Wido den Hollander <wido@xxxxxxxxx> · Fri, 23 Dec 2011 11:04:44 +0100

On 12/20/2011 03:42 AM, Mark Kampe wrote:
I'd like to keep this ball moving ... as I believe that the
limitations of our current logging mechanisms are already
making support difficult, and that is about to become worse.

I'll have to agree on that.

Running a larger cluster with full debugging on is nearly impossible. It 
puts a lot of load on your systems which could even lead to more trouble.

As a first step, I'd just like to get opinions on the general
requirements we are trying to satisfy, and decisions we have
to make along the way.

Comments?

I Requirements

A. Primary Requirements (must have)
1. information captured
a. standard: time, sub-system, level, proc/thread
b. additional: operation and parameters
c. extensible for new operations
2. efficiency
a. run time overhead < 1%
(I believe this requires delayed flush circular bufferring)
b. persistent space O(Gigabytes per node-year)
3. configurability
a. capture level per sub-system
4. persistence
a. flushed out on process shut-down
b. recoverable from user-mode core-dumps
5. presentation
a. output can be processed w/grep,less,...
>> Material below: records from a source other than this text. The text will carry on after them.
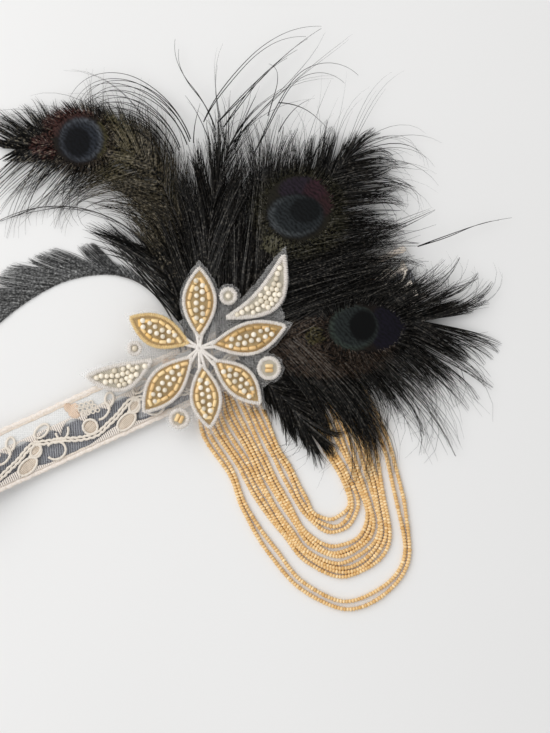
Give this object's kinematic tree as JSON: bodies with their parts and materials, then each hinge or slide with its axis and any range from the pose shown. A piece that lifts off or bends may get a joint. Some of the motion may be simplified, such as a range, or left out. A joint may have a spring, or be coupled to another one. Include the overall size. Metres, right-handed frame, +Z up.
{
  "type": "flapper feather headband",
  "caption": "Lace ribbon headband lying flat, with a beaded flower, dyed-black peacock feathers and a fall of looped bead strings.",
  "frame": {"origin": "on the underside of the lace band, at the middle of its width under the beaded flower, where it lies on the surface", "axes": "+Z up from the surface; seen from above +X to the right and +Y up the view; the band runs 24.5 degrees anticlockwise from +X"},
  "size_m": [0.2873, 0.2771, 0.014],
  "materials": {
    "lace": "sheer ivory lace with corded embroidery",
    "elastic": "ribbed grey-blue elastic",
    "net": "sheer net",
    "gold_beads": "gold bugle beads inside a pale twisted cord",
    "pearl_beads": "cream and silver-white beads inside a white cord",
    "string": "pale gold seed beads",
    "feather": "dyed-black feather"
  },
  "bodies": {
    "root": {"band_lace": "lace", "band_elastic": "elastic", "applique_net": "net", "petal_top": "gold_beads", "petal_upper_left": "gold_beads", "petal_lower_left": "gold_beads", "petal_bottom": "gold_beads", "petal_lower_right": "gold_beads", "petal_right": "gold_beads", "leaf_upper_right": "pearl_beads", "leaf_left": "pearl_beads", "round_top": "pearl_beads", "round_right": "pearl_beads", "round_left": "pearl_beads", "round_bottom": "pearl_beads", "peacock_feather_left": "feather", "peacock_feather_top": "feather", "peacock_feather_right": "feather", "herl_spray": "feather", "side_feather_upper": "feather", "side_feather_lower": "feather", "short_under_feather": "feather", "bead_strings_inner": "string", "bead_strings_middle": "string", "bead_strings_main": "string", "bead_string_long_a": "string", "bead_string_long_b": "string"}
  },
  "joints": []
}
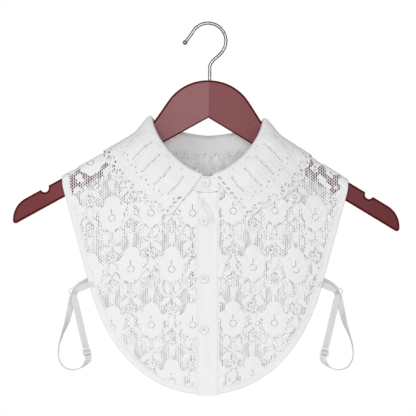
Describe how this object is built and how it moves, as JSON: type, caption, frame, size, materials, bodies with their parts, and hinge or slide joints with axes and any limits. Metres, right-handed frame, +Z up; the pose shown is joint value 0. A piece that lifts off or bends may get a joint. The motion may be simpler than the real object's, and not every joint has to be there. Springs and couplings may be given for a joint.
{
  "type": "detachable lace collar on a clothes hanger",
  "caption": "Detachable lace false collar with eyelet collar, buttoned front, bound edges and elastic side straps, hung on a flat wooden hanger with a wire hook.",
  "frame": {"origin": "inner top of the hanger's hook, where a rail touches it, in the hanger's middle plane", "axes": "+Z up; +X along the hanger to the viewer's right; -Y out of the buttoned front, towards the viewer"},
  "size_m": [0.4451, 0.0919, 0.4293],
  "materials": {
    "lace": "white floral net lace, matt with a slight sheen",
    "collar_lace": "white chemical lace with cut-outs and scalloped edge",
    "cotton": "plain white woven cotton, pressed",
    "elastic": "white ribbed strap elastic",
    "button": "white moulded resin, soft gloss",
    "fitting": "milky white coated ring and slider",
    "wood_left": "mahogany red stain, satin lacquer",
    "wood_right": "mahogany red stain, satin lacquer",
    "wire": "bright chromed steel wire"
  },
  "bodies": {
    "root": {"front_panel_left": "lace", "front_panel_right": "lace", "back_panel": "lace", "collar_left": "collar_lace", "collar_right": "collar_lace", "collar_stand": "cotton", "button_band": "cotton", "binding_left": "cotton", "binding_right": "cotton", "strap_elastic_left": "elastic", "strap_elastic_right": "elastic", "strap_tab_left": "elastic", "strap_tab_right": "elastic", "button_neck": "button", "button_top": "button", "button_middle": "button", "button_low": "button", "strap_ring_left": "fitting", "strap_ring_right": "fitting", "strap_slider_left": "fitting", "strap_slider_right": "fitting", "hanger_arm_left": "wood_left", "hanger_arm_right": "wood_right", "hanger_hook": "wire"}
  },
  "joints": []
}
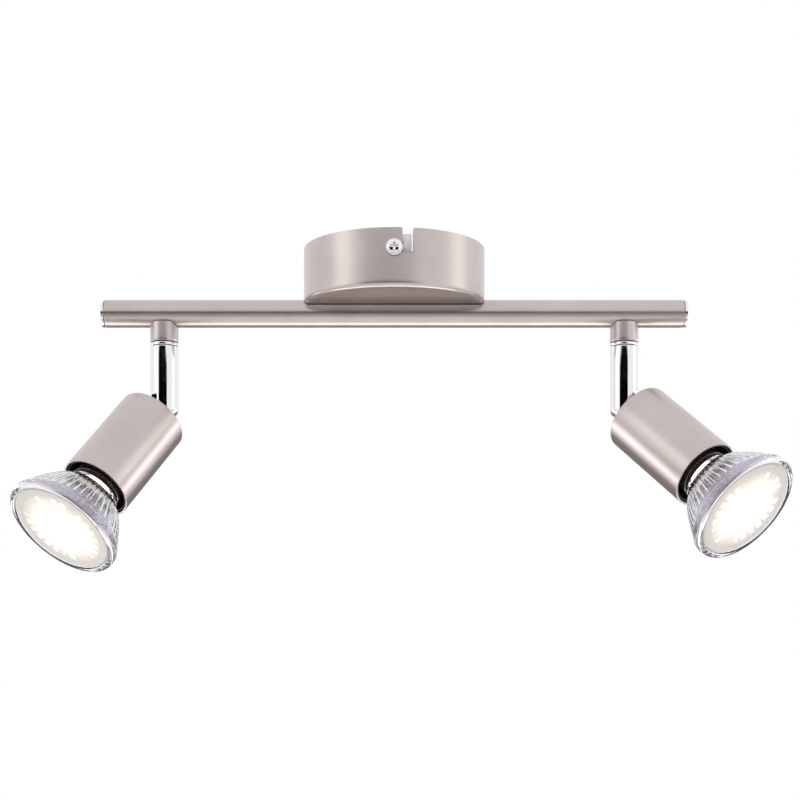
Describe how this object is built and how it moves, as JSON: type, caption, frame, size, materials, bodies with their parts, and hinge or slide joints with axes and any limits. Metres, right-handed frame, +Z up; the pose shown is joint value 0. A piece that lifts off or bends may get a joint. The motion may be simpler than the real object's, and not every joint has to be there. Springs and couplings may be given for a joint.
{
  "type": "ceiling spotlight bar",
  "caption": "Ceiling spotlight bar: round canopy, straight tube, swivelling chrome arms and tilting satin nickel cylinder spots with twist-lock reflector lamps.",
  "frame": {"origin": "on the ceiling plane, at the middle of the mounting bracket's pad, on the canopy's axis", "axes": "+Z up into the ceiling; +X along the tube towards the right lamp; -Y is the front, where the canopy screw and its notch are"},
  "size_m": [0.3249, 0.1111, 0.1433],
  "materials": {
    "satin_nickel": "satin",
    "polished_chrome": "polished",
    "zinc_plated_steel": "zinc plated, matt",
    "steel_hardware": "bright",
    "black_lining": "matt",
    "white_ceramic": "matt ceramic",
    "terminal_plastic": "translucent",
    "bushing_rubber": "matt",
    "lead_insulation": "silicone sleeve",
    "clear_glass": "pressed, polished",
    "dark_base_glass": "polished over a dark lining",
    "led_board": "white, lit",
    "mirror_plastic": "aluminised"
  },
  "bodies": {
    "bracket": {"mounting_bracket": "zinc_plated_steel", "terminal_block": "terminal_plastic", "earth_screw": "steel_hardware", "canopy_screw_front": "polished_chrome", "canopy_screw_rear": "polished_chrome"},
    "canopy_and_bar": {"canopy": "satin_nickel", "bar_tube": "satin_nickel", "cable_bushing": "bushing_rubber", "left_end_cap": "polished_chrome", "left_bar_screw": "steel_hardware", "left_bar_lead": "lead_insulation", "left_sleeve": "satin_nickel", "left_nipple": "steel_hardware", "left_bar_nut": "steel_hardware", "left_arm_nut": "steel_hardware", "right_end_cap": "polished_chrome", "right_bar_screw": "steel_hardware", "right_bar_lead": "lead_insulation", "right_sleeve": "satin_nickel", "right_nipple": "steel_hardware", "right_bar_nut": "steel_hardware", "right_arm_nut": "steel_hardware"},
    "left_arm": {"left_swivel_ring": "polished_chrome", "left_arm": "polished_chrome", "left_pivot_screw": "steel_hardware", "left_arm_lead": "lead_insulation"},
    "left_head": {"left_hinge_tongue": "steel_hardware", "left_hinge_nut": "steel_hardware", "left_housing": "satin_nickel", "left_liner": "black_lining", "left_holder_clip": "zinc_plated_steel", "left_lamp_holder": "white_ceramic", "left_head_lead": "lead_insulation"},
    "left_bulb": {"left_bulb_glass": "clear_glass", "left_bulb_lens": "clear_glass", "left_bulb_base": "dark_base_glass", "left_bulb_pin_a": "steel_hardware", "left_bulb_pin_b": "steel_hardware", "left_led_board": "led_board", "left_reflector": "mirror_plastic"},
    "right_arm": {"right_swivel_ring": "polished_chrome", "right_arm": "polished_chrome", "right_pivot_screw": "steel_hardware", "right_arm_lead": "lead_insulation"},
    "right_head": {"right_hinge_tongue": "steel_hardware", "right_hinge_nut": "steel_hardware", "right_housing": "satin_nickel", "right_liner": "black_lining", "right_holder_clip": "zinc_plated_steel", "right_lamp_holder": "white_ceramic", "right_head_lead": "lead_insulation"},
    "right_bulb": {"right_bulb_glass": "clear_glass", "right_bulb_lens": "clear_glass", "right_bulb_base": "dark_base_glass", "right_bulb_pin_a": "steel_hardware", "right_bulb_pin_b": "steel_hardware", "right_led_board": "led_board", "right_reflector": "mirror_plastic"}
  },
  "joints": [
    {"name": "canopy_twist", "type": "hinge", "parent": "bracket", "child": "canopy_and_bar", "pos_m": [0, 0, 0], "axis": [0, 0, 1], "range_deg": [-8.2, 0]},
    {"name": "left_swivel", "type": "hinge", "parent": "canopy_and_bar", "child": "left_arm", "pos_m": [-0.1021, 0, -0.0427], "axis": [0, 0, 1], "range_deg": [-227, 123]},
    {"name": "left_tilt", "type": "hinge", "parent": "left_arm", "child": "left_head", "pos_m": [-0.1021, 0, -0.0687], "axis": [-0.788, 0.6157, 0], "range_deg": [-45, 45]},
    {"name": "left_bulb_twist", "type": "hinge", "parent": "left_head", "child": "left_bulb", "pos_m": [-0.11716, -0.01928, -0.09317], "axis": [0.4353, 0.5572, 0.7071], "range_deg": [-25, 0]},
    {"name": "right_swivel", "type": "hinge", "parent": "canopy_and_bar", "child": "right_arm", "pos_m": [0.1021, 0, -0.0427], "axis": [0, 0, 1], "range_deg": [-126, 224]},
    {"name": "right_tilt", "type": "hinge", "parent": "right_arm", "child": "right_head", "pos_m": [0.1021, 0, -0.0687], "axis": [-0.7547, -0.6561, 0], "range_deg": [-52.5, 37.5]},
    {"name": "right_bulb_twist", "type": "hinge", "parent": "right_head", "child": "right_bulb", "pos_m": [0.12011, -0.02072, -0.08976], "axis": [-0.5205, 0.5988, 0.6088], "range_deg": [-25, 0]}
  ]
}
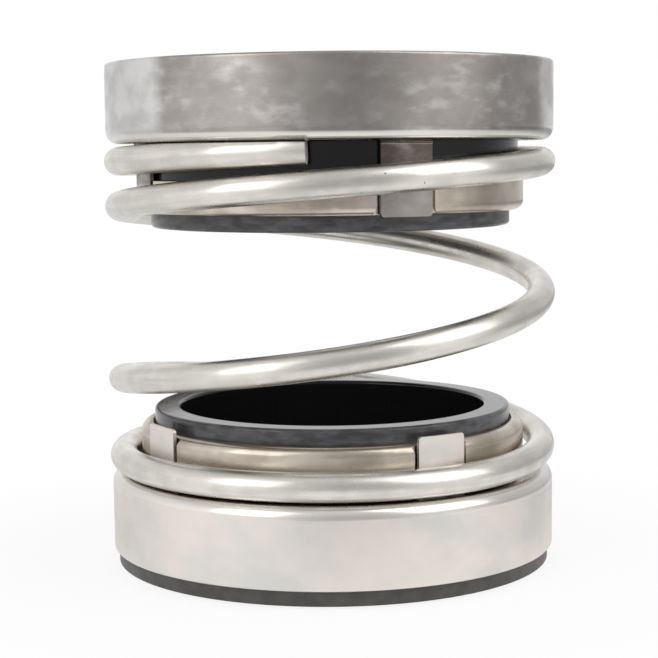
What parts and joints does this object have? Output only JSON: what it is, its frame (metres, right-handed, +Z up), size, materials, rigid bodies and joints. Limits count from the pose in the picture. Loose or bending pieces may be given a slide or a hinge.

B. Secondary Requirements (nice to have)
1. ease of use
a. compatible with/convertable from existing calls
b. run-time definition of new event records
2. configurability
a. size/rotation rules per sub-system
b. separate in-memory/on-disk capture levels

II Decisions to be made

A. Capture Circumstances
1. some subset of procedure calls
(I'm opposed to this, but it is an option)
2. explicit event logging calls

B. Capture Format
1. ASCII text
2. per-event binary format
3. binary header + ASCII text

C. Synchronization
1. per-process vs per-thread buffers

D. Flushing
1. last writer flushes vs dedicated thread
2. single- vs double-bufferred output

E. Available open source candidates

I'd still opt for the ring-buffer where all kinds of information is 
being dumped in. A separate reader/analyser can get this information out 
of the ring and write logs of it our do performance counting.

Currently there is no statistics information about OSD's as well. From 
log entries you can also generate statistics, the amount of IOps a 
specific OSD has to process, the number of PG operations, etc, etc.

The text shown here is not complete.